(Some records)
◇ ◇ ◇ ◇ ◇

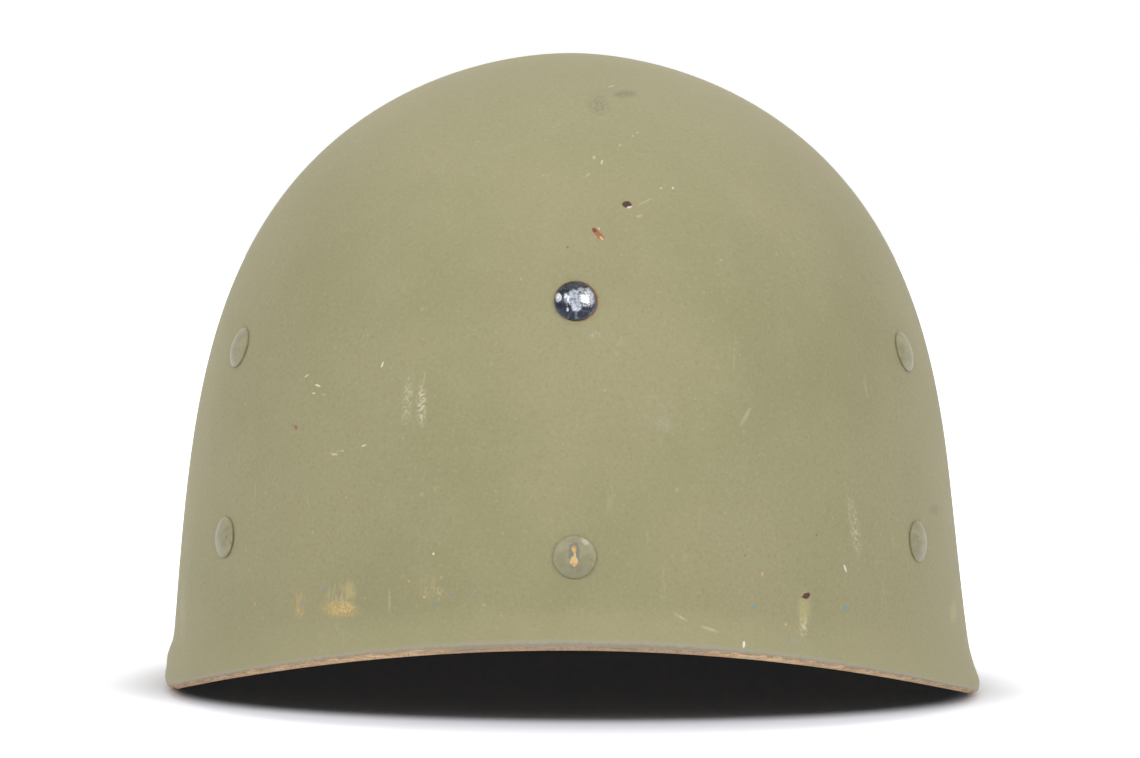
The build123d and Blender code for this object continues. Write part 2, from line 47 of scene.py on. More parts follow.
# Camera: where it stands, in mm and degrees, and which pixel of the picture its aim falls on

camera_distance = 1854
camera_elevation = 2.7
camera_turn = -0.73
camera_roll = 0.39
aim_height = 89
pixels_per_mm = 3.563
photo_width = 1140
photo_middle = (570, 379)
aim_pixel = (569.7, 370.4)
sensor_width = 36

# The oval of floor under the shell that is given no glow: a painted shadow, where no light reaches in under the brow

shadow_width = 236
shadow_front = 95
shadow_back = 137

# Shell, as in the CAD

shell_width = 228.4
shell_length = 272.0
shell_height = 178.0
wall = 2.2
rim_lift = 0.3
brow_rise = 23.8
brow_power = 1.6
brow_fade_power = 3.0
side_flare = 2.7
front_flare = 7.0
rear_flare = 5.0
flare_height = 15.0
wall_taper = 0.11
dome_power = 4
dome_root = 0.53

# Webbing, as in the CAD

web = 1.4
side_rivet_angle = 60.0
suspension_height = 46.0
headband_depth = 4.0
headband_height = 32.0
headband_flat = 31.5
headband_bend = 9.0
strap_depth = 5.5
strap_width = 25.0
crown_height = 140.0
crown_loop_distance = 24.0
lace_width = 3.0


# Small helpers


def only(piece):
    """Selects one piece and makes it active."""
    bpy.ops.object.select_all(action="DESELECT")
    piece.select_set(True)
    bpy.context.view_layer.objects.active = piece


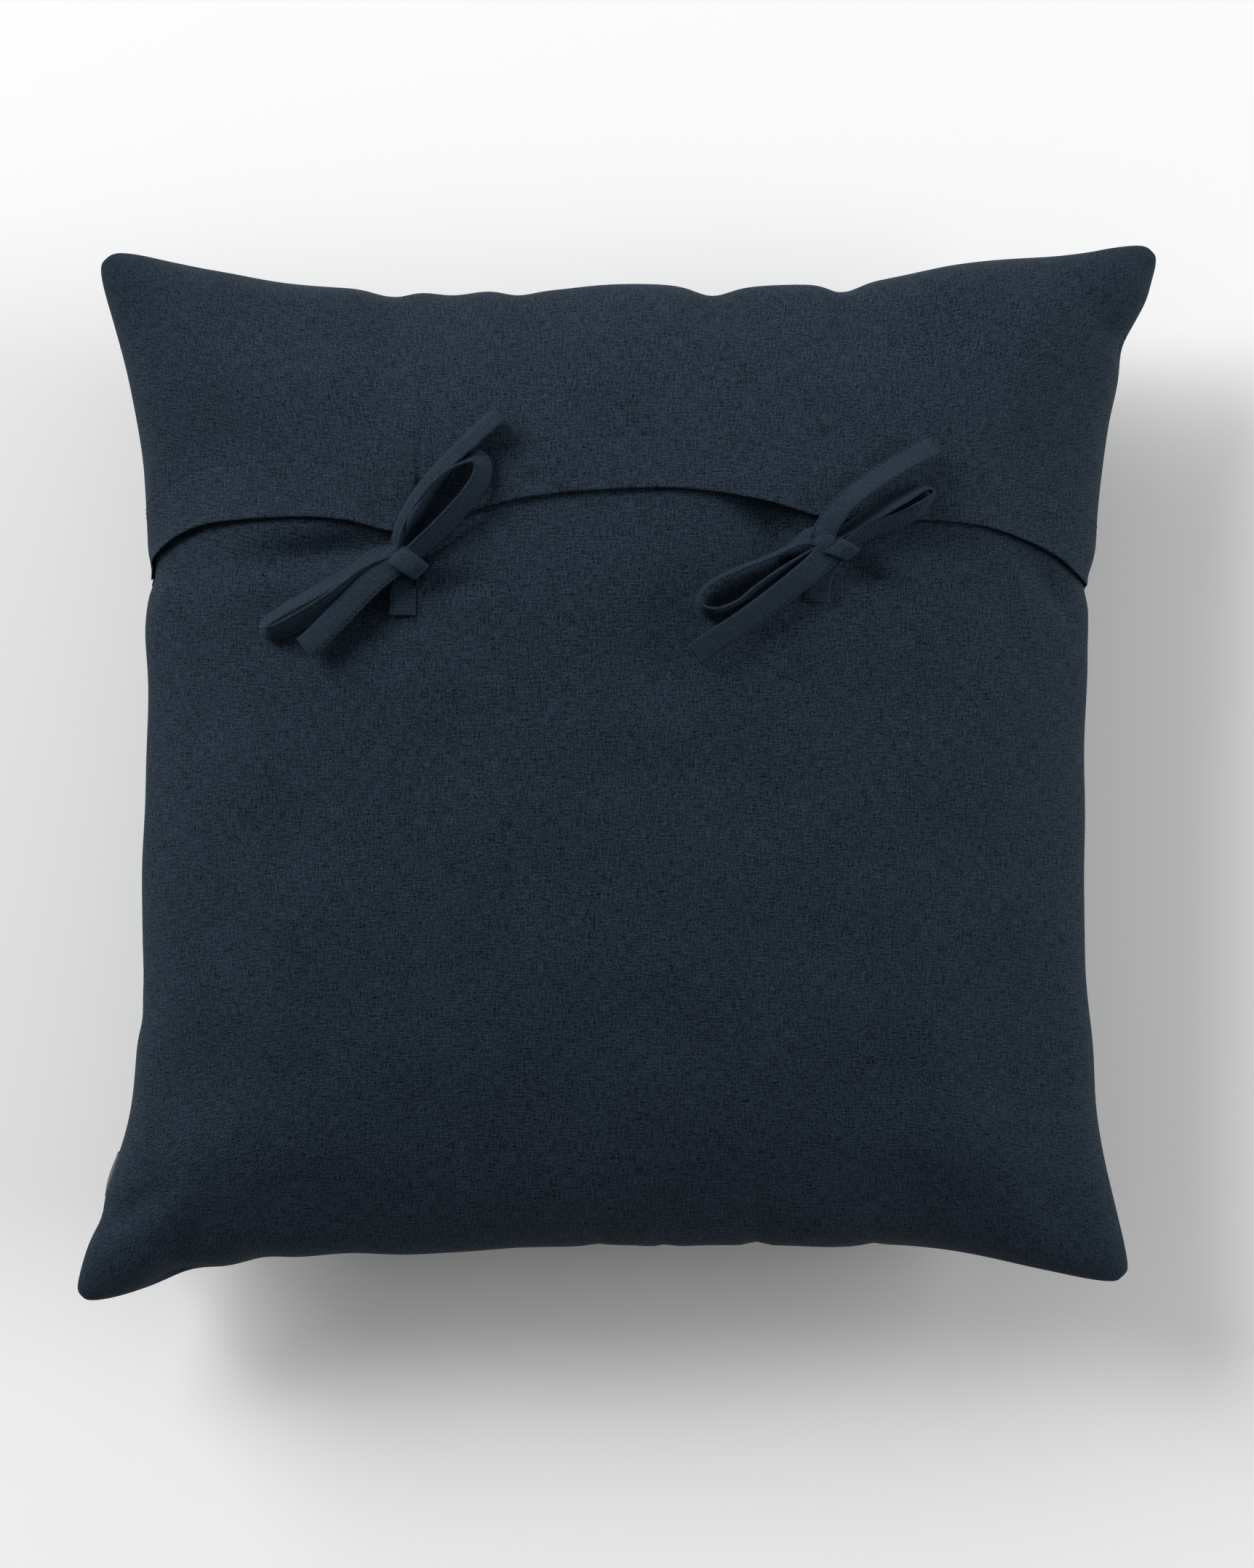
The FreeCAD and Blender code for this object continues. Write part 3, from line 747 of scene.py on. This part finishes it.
def flap_heights(t, s):
    """How far the flap's skin and lining lie over the cover's surface."""
    points = at("top", t, s)
    x = points[..., 0]
    past_edge = (s - edge_place(t)) * METRES
    fade = sides_fade(t, FLAP_END_FADE)
    hem = smooth((FLAP_HEM + 0.0010 - past_edge) / 0.0030)
    step = smooth((FLAP_HEM + 0.0040 - past_edge) / 0.0100)
    rounded = np.sqrt(np.clip(1 - (1 - np.clip(past_edge / FLAP_CLOTH, 0, 1)) ** 2, 0, 1))
    thick = (FLAP_CLOTH + HEM_EXTRA * hem) * fade + CLOTH * (1 - fade)
    middle = FLAP_RISE * smooth((0.06 - past_edge) / 0.05) + STEP_RISE * (step - hem)
    middle = middle + flap_lift(x) * np.exp(-np.clip(past_edge, 0, 1) / 0.009)
    middle = middle + TIE_PATCH_RISE * tie_patch(x, past_edge) - RIPPLE * bell(past_edge - FLAP_HEM, 0.0009)
    middle = middle + RIPPLE * hem * np.sin(x * 210 + 1.3) * bell(past_edge - 0.012, 0.012)
    middle = middle * fade + FLAP_END_LEVEL * (1 - fade)
    middle = middle + seams_fade(t, s, WAVE_FADE) * (puckered(points, TOP_PUCKERS) + slack(points))
    middle = middle + seam_groove(t, s)
    return middle + thick / 2 * rounded, middle - thick / 2 * rounded


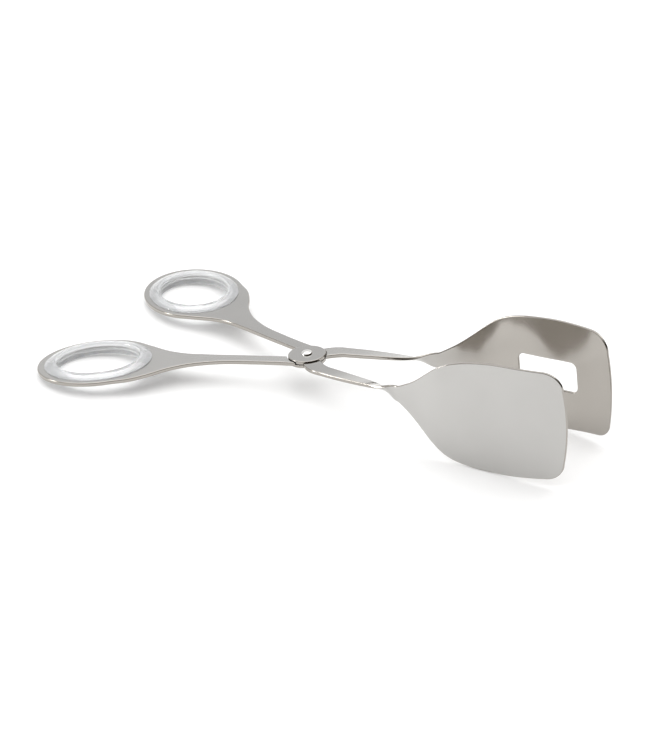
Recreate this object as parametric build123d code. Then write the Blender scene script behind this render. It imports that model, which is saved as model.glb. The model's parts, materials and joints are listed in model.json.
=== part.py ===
from build123d import *
import os
from math import cos, radians, sin

# Scissor-action serving tongs, millimetres.
#
# Everything is first built in the tongs' own frame: origin where the arms cross, +X towards the blades,
# +Y towards the upper arm's finger ring, +Z square to the flat arms, the pivot a little ahead of the
# origin. The upper arm carries the top pivot disc, its ring is at +Y and its blade at -Y. The lower arm
# is the upper one turned over about the X axis, and its blade has a window.
#
# At the end the whole assembly is laid down as it rests on a table, on the finger ring grips and the
# lower edges of the blades, with the table at z = 0 and the origin under the middle of its box.

# --- driving dimensions ---------------------------------------------------------------------------
PLATE = 2.0                       # thickness of the arms
SHEET = 1.2                       # thickness of the blades

RING_CENTRE = (-90.8, 42.7)       # middle of the finger ring
RING_TURN = -35.0                 # its long axis, degrees from +X
BAND_A, BAND_B = 29.5, 24.1       # outside of the steel ring band, half axes
OVAL = 0.826                      # short axis over long axis of the band's hole and of the grips
LOOP_A = 21.6                     # hole in the steel band, long half axis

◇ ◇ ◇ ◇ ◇

*Your goal:* Please reproduce the entire listing, exactly as shown.

*Full response:*
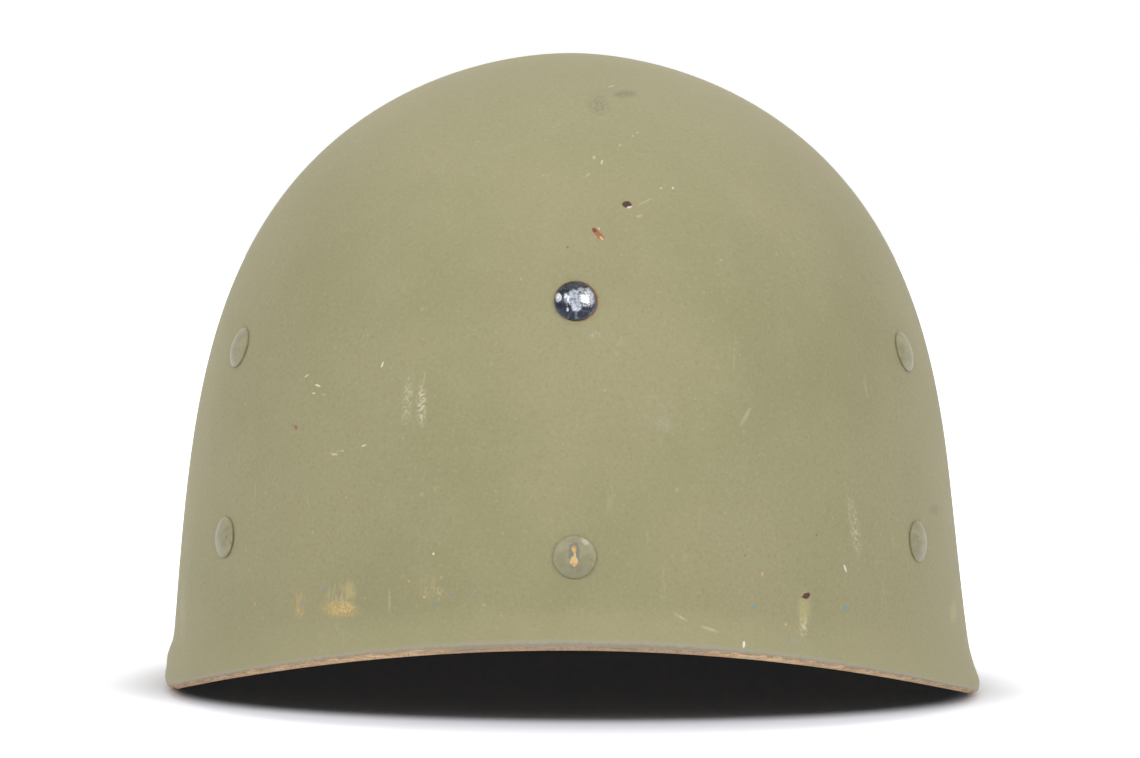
The build123d and Blender code for this object continues. Write part 2, from line 47 of scene.py on. More parts follow.
# Camera: where it stands, in mm and degrees, and which pixel of the picture its aim falls on

camera_distance = 1854
camera_elevation = 2.7
camera_turn = -0.73
camera_roll = 0.39
aim_height = 89
pixels_per_mm = 3.563
photo_width = 1140
photo_middle = (570, 379)
aim_pixel = (569.7, 370.4)
sensor_width = 36

# The oval of floor under the shell that is given no glow: a painted shadow, where no light reaches in under the brow

shadow_width = 236
shadow_front = 95
shadow_back = 137

# Shell, as in the CAD

shell_width = 228.4
shell_length = 272.0
shell_height = 178.0
wall = 2.2
rim_lift = 0.3
brow_rise = 23.8
brow_power = 1.6
brow_fade_power = 3.0
side_flare = 2.7
front_flare = 7.0
rear_flare = 5.0
flare_height = 15.0
wall_taper = 0.11
dome_power = 4
dome_root = 0.53

# Webbing, as in the CAD

web = 1.4
side_rivet_angle = 60.0
suspension_height = 46.0
headband_depth = 4.0
headband_height = 32.0
headband_flat = 31.5
headband_bend = 9.0
strap_depth = 5.5
strap_width = 25.0
crown_height = 140.0
crown_loop_distance = 24.0
lace_width = 3.0


# Small helpers


def only(piece):
    """Selects one piece and makes it active."""
    bpy.ops.object.select_all(action="DESELECT")
    piece.select_set(True)
    bpy.context.view_layer.objects.active = piece


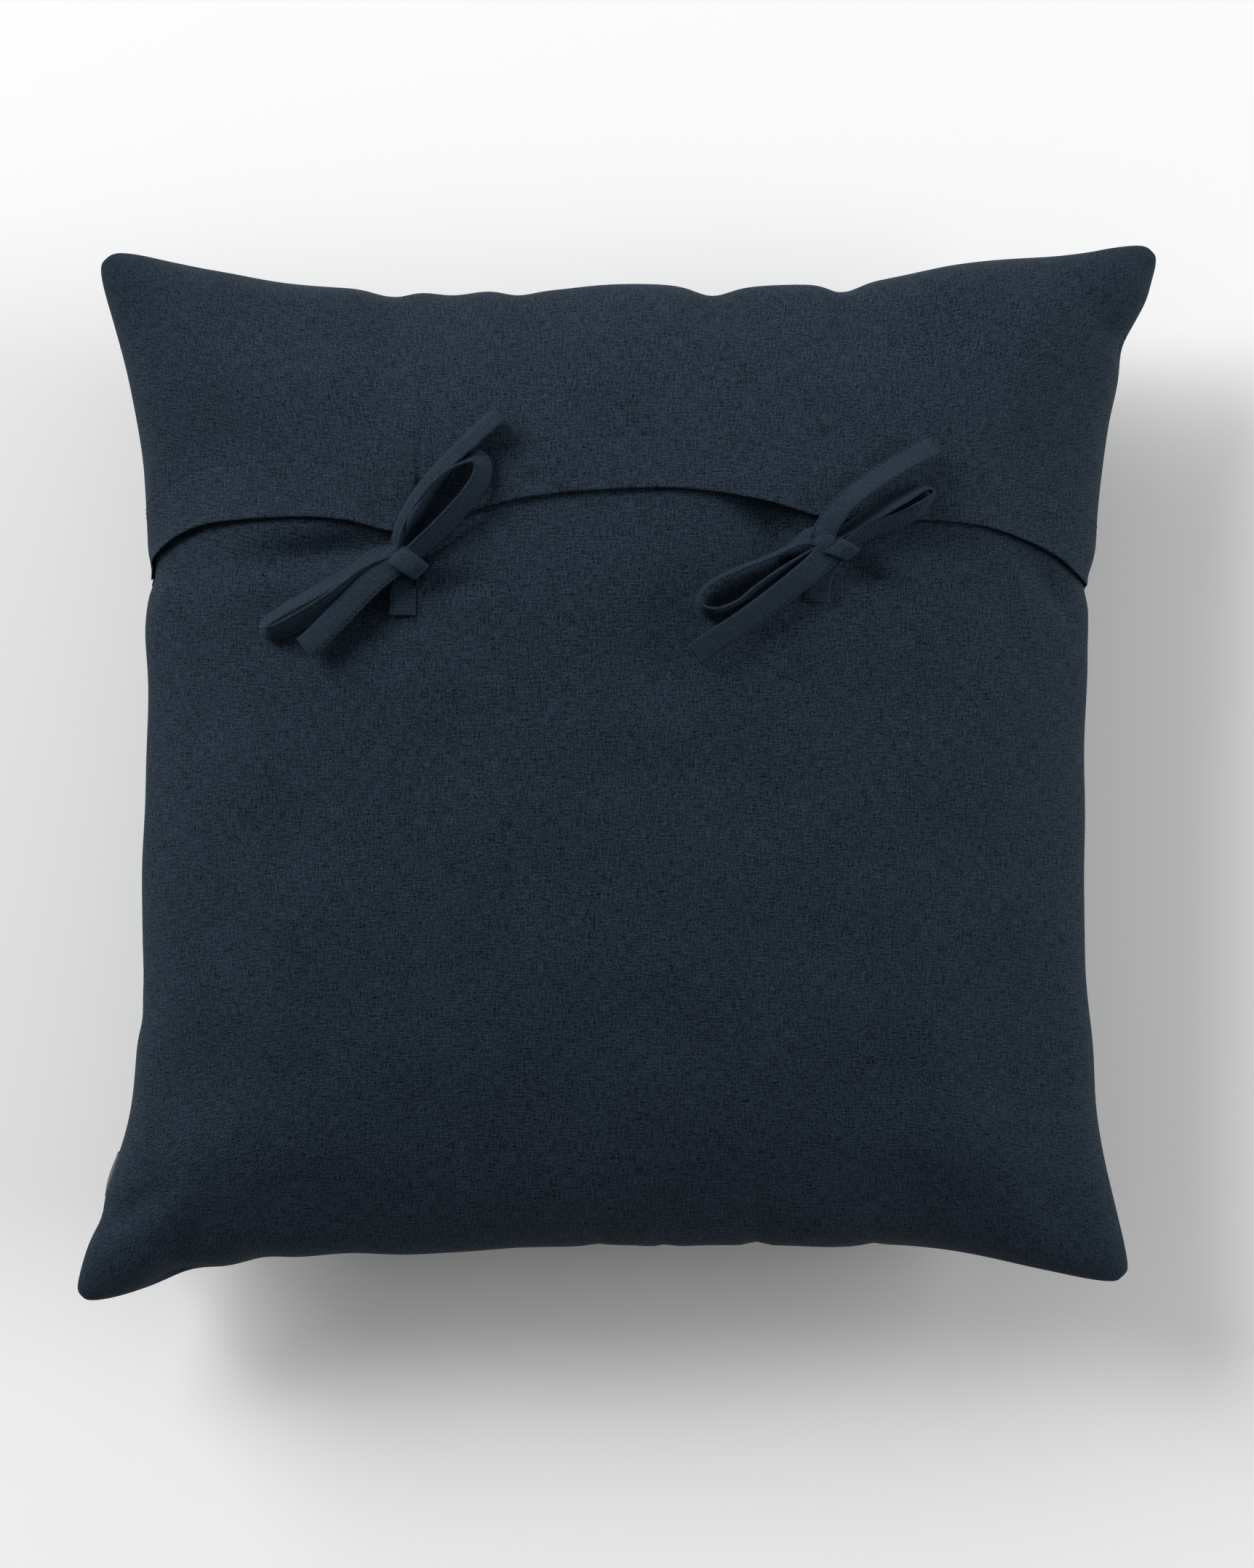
The FreeCAD and Blender code for this object continues. Write part 3, from line 747 of scene.py on. This part finishes it.
def flap_heights(t, s):
    """How far the flap's skin and lining lie over the cover's surface."""
    points = at("top", t, s)
    x = points[..., 0]
    past_edge = (s - edge_place(t)) * METRES
    fade = sides_fade(t, FLAP_END_FADE)
    hem = smooth((FLAP_HEM + 0.0010 - past_edge) / 0.0030)
    step = smooth((FLAP_HEM + 0.0040 - past_edge) / 0.0100)
    rounded = np.sqrt(np.clip(1 - (1 - np.clip(past_edge / FLAP_CLOTH, 0, 1)) ** 2, 0, 1))
    thick = (FLAP_CLOTH + HEM_EXTRA * hem) * fade + CLOTH * (1 - fade)
    middle = FLAP_RISE * smooth((0.06 - past_edge) / 0.05) + STEP_RISE * (step - hem)
    middle = middle + flap_lift(x) * np.exp(-np.clip(past_edge, 0, 1) / 0.009)
    middle = middle + TIE_PATCH_RISE * tie_patch(x, past_edge) - RIPPLE * bell(past_edge - FLAP_HEM, 0.0009)
    middle = middle + RIPPLE * hem * np.sin(x * 210 + 1.3) * bell(past_edge - 0.012, 0.012)
    middle = middle * fade + FLAP_END_LEVEL * (1 - fade)
    middle = middle + seams_fade(t, s, WAVE_FADE) * (puckered(points, TOP_PUCKERS) + slack(points))
    middle = middle + seam_groove(t, s)
    return middle + thick / 2 * rounded, middle - thick / 2 * rounded


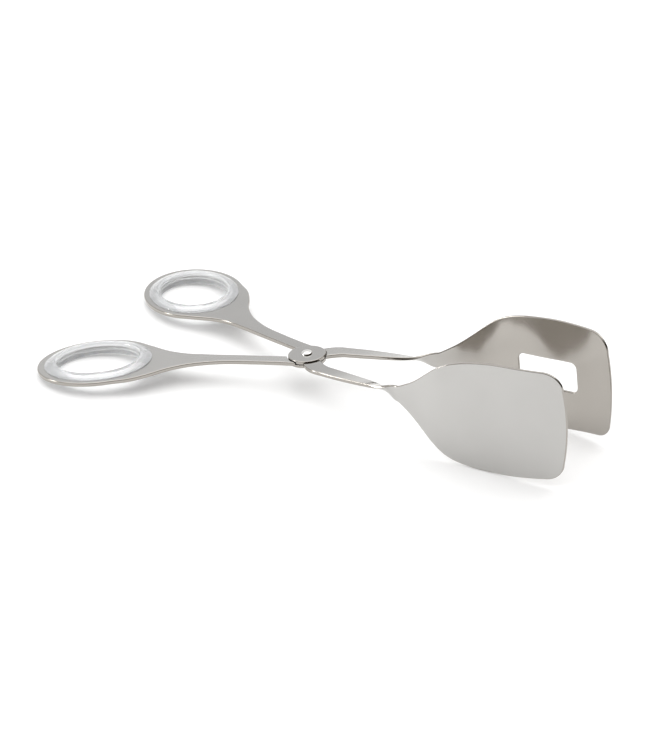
Recreate this object as parametric build123d code. Then write the Blender scene script behind this render. It imports that model, which is saved as model.glb. The model's parts, materials and joints are listed in model.json.
=== part.py ===
from build123d import *
import os
from math import cos, radians, sin

# Scissor-action serving tongs, millimetres.
#
# Everything is first built in the tongs' own frame: origin where the arms cross, +X towards the blades,
# +Y towards the upper arm's finger ring, +Z square to the flat arms, the pivot a little ahead of the
# origin. The upper arm carries the top pivot disc, its ring is at +Y and its blade at -Y. The lower arm
# is the upper one turned over about the X axis, and its blade has a window.
#
# At the end the whole assembly is laid down as it rests on a table, on the finger ring grips and the
# lower edges of the blades, with the table at z = 0 and the origin under the middle of its box.

# --- driving dimensions ---------------------------------------------------------------------------
PLATE = 2.0                       # thickness of the arms
SHEET = 1.2                       # thickness of the blades

RING_CENTRE = (-90.8, 42.7)       # middle of the finger ring
RING_TURN = -35.0                 # its long axis, degrees from +X
BAND_A, BAND_B = 29.5, 24.1       # outside of the steel ring band, half axes
OVAL = 0.826                      # short axis over long axis of the band's hole and of the grips
LOOP_A = 21.6                     # hole in the steel band, long half axis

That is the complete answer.